If we like the west truss severing first, then point construction loads do not help us buckle the SE king, but point construction loads do give us the best chance to rotate the pier 6 superstructure to the east.

Now...before you take this to any banks, remember, we’re talking about VERY slight POSSIBLE differences in probabilities here, in a foolhardy attempt to explain something we didn’t see, and haven’t got to look at yet in detail, in an event where bad things happened so quickly and successively that critical members were probably still failing in the span 7 truss assembly, even after it broke loose and was in free fall.

The point of all this is not to say what happened, or even what might have happened.

The point is to show you what any answer to the question you raise will entail.

The point is to show you some basic structural dynamics processes, in the hope that your gut level “feel” for how bad things happen will increase.

If somebody else posted this answer to you, I could poke a million holes in it without even going for a second cup of coffee.

But you asked, and I think it was a good question.

I like the idea of point construction loads failing the bridge.

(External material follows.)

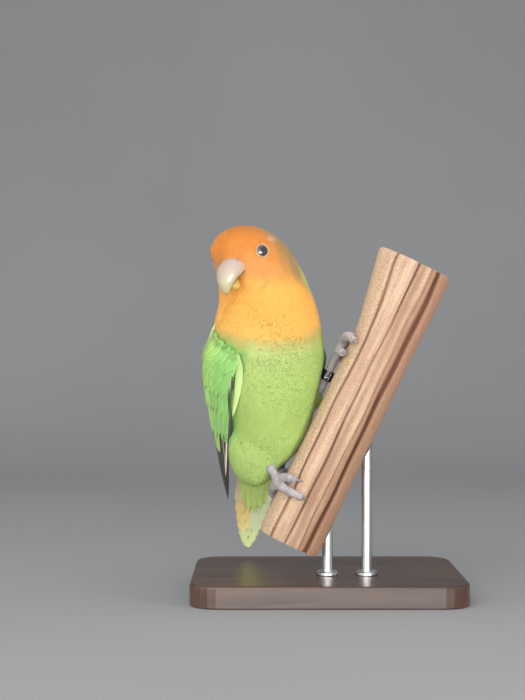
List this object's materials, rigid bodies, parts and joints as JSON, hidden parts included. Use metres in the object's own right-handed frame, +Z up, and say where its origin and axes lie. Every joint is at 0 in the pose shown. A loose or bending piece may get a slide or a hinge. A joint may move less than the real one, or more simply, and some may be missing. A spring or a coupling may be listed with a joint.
{
  "type": "peach-faced lovebird display model",
  "caption": "Still, life-size peach-faced lovebird that grips a cut length of grooved branch with both feet, held above a flat display base by short rods.",
  "frame": {"origin": "centre of the stand base's underside, on the floor", "axes": "+Z up, +X to the right of somebody who faces the bird's breast, +Y away from them"},
  "size_m": [0.124, 0.088, 0.1698],
  "materials": {
    "orange": "short soft feathers, deep orange on the forehead and paler on the cheek",
    "bib": "short soft feathers, apricot orange",
    "green": "soft contour feathers, yellow-green",
    "wing_green": "overlapping wing feathers, green with dark flight feathers",
    "tail_green": "overlapping tail feathers, green with a yellow-orange band",
    "bill": "pale horn, satin",
    "eye": "wet dark brown",
    "foot": "grey granular scales",
    "claw": "dark grey horn",
    "leg_ring": "black anodised band",
    "branch": "weathered, grooved, dry",
    "stand_wood": "dark stain, satin",
    "stand_steel": "brushed"
  },
  "bodies": {
    "root": {"bill_lower": "bill", "bill_upper": "bill", "claw_left_hind_inner": "claw", "claw_left_hind_outer": "claw", "claw_left_inner": "claw", "claw_left_outer": "claw", "claw_right_hind_inner": "claw", "claw_right_hind_outer": "claw", "claw_right_inner": "claw", "claw_right_outer": "claw", "eye_left": "eye", "eye_right": "eye", "foot_left": "foot", "foot_right": "foot", "head": "orange", "leg_ring": "leg_ring", "neck": "bib", "perch": "branch", "stand_base": "stand_wood", "stand_rod_lower": "stand_steel", "stand_rod_upper": "stand_steel", "tail": "tail_green", "tarsus_left": "foot", "tarsus_right": "foot", "thigh_left": "green", "thigh_right": "green", "torso": "green", "wing_left": "wing_green", "wing_right": "wing_green"}
  },
  "joints": []
}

I like the idea of frozen bearings failing the bridge.

I like the idea of bad welds, fatigue cracking, broken bolts, and lingering damage failing the bridge.

The differences in probabilities related to these possible causes are insignificant in my opinion. I don’t have enough information to say yes or no.

I won’t till the final report comes out, and even then...

But if it makes you feel any better, I don’t like resonant vibration, as a mechanism for failing the bridge.

I don’t like construction traffic overloading the bridge.

I flat can’t stand scouring as mechanisms causative in this bridge collapse.

Construction traffic point loads? Exacerbated by the cantilever design of the floor trusses, and possibly the west lane construction traffic, east lane normal traffic scheme?

Yeah, maybe.

You’re still in the running, good question.